Am I seriously cooking myself again for this book? Should I carry cookie dough with me? My mind goes down strange rabbit holes when I sweat this much. We are almost two hours late for the reservation I was required to make to see Qumran. Will they let us in? Did people really live here in this heat?

Green rises over the crest of the hills to the north. Mirage? Hallucination? Nope, it’s the 486. Thank God. Bring on the A/C. Two stops later, we are in the heat again. Approx 9 minutes of A/C. What a tease. The walk up the hill to the gate and the reception center is cruel and unusual punishment for missing a bus stop.

As the heat leaves my body, the reception hall gives me a shiver. The nice man working at the counter informs us it’s alright we missed the reservation, but he closes at five. It’s four. Qumran in an hour? In this heat? Why not?

The Qumran caves. The black entrances to several in the mountainside. The setting sun cresting the mountaintop above.
The caves of Qumran in the mountainside of stone along the desert floor.

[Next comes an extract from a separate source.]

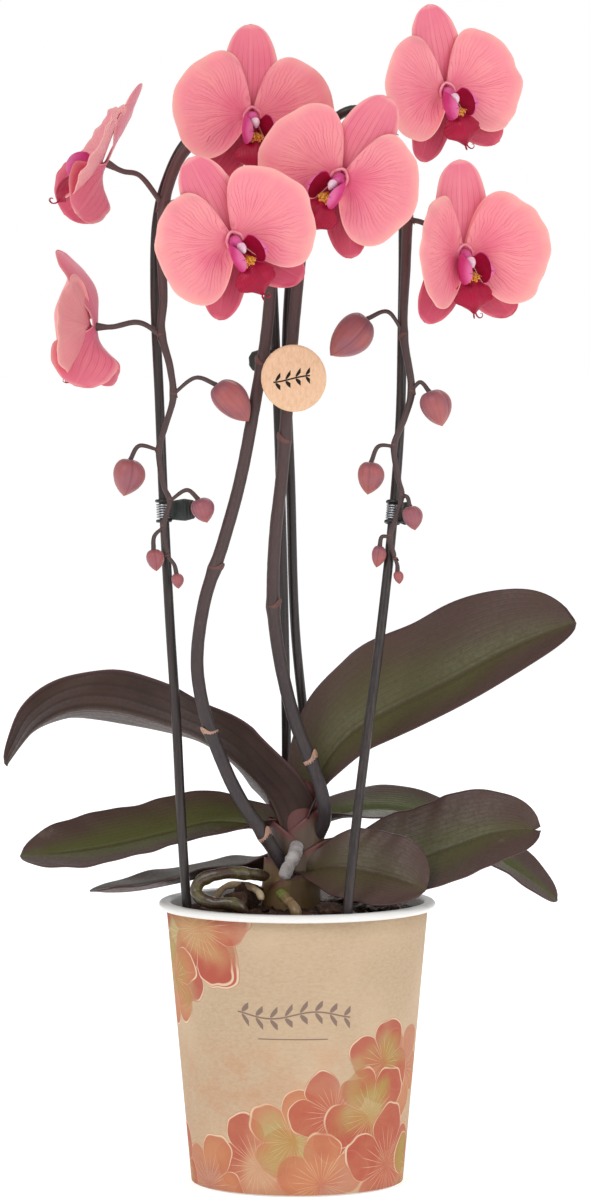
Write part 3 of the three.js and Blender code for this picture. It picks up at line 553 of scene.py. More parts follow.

The site itself is small where the Essene settlement was. Scholars, they copied many works and are possibly the ones responsible for the Dead Sea Scrolls. Hidden in caves for millennia, they survived and are still being deciphered, sorted and preserved after being found in the 40’s. The caves spread out along the coast of the Dead Sea near the settlement. After seeing the structures, I wanted to see the caves. Some nearby piqued my interest, and we headed down the trail at a blazing (literally) pace. About a half mile out, I lost my partner in crime. Seeing stars, she had to stop in the shade of a hillside and get some water. I trudged on along the trail and up the hillside to the caves. I stood. My mouth is open, breathing heavy. My breath was so much cooler than the surrounding air I could feel the difference. Like the reverse of blowing steam in the cold. Hot and happy, we got off the bus. It wouldn’t be the same if I hadn’t stood here. Taken pictures. Experienced where and what my characters have. Learned. Does it make them and my story feel more real? Yes, it does. Do I really need to consider carrying cookie dough to bake on this rock? Maybe.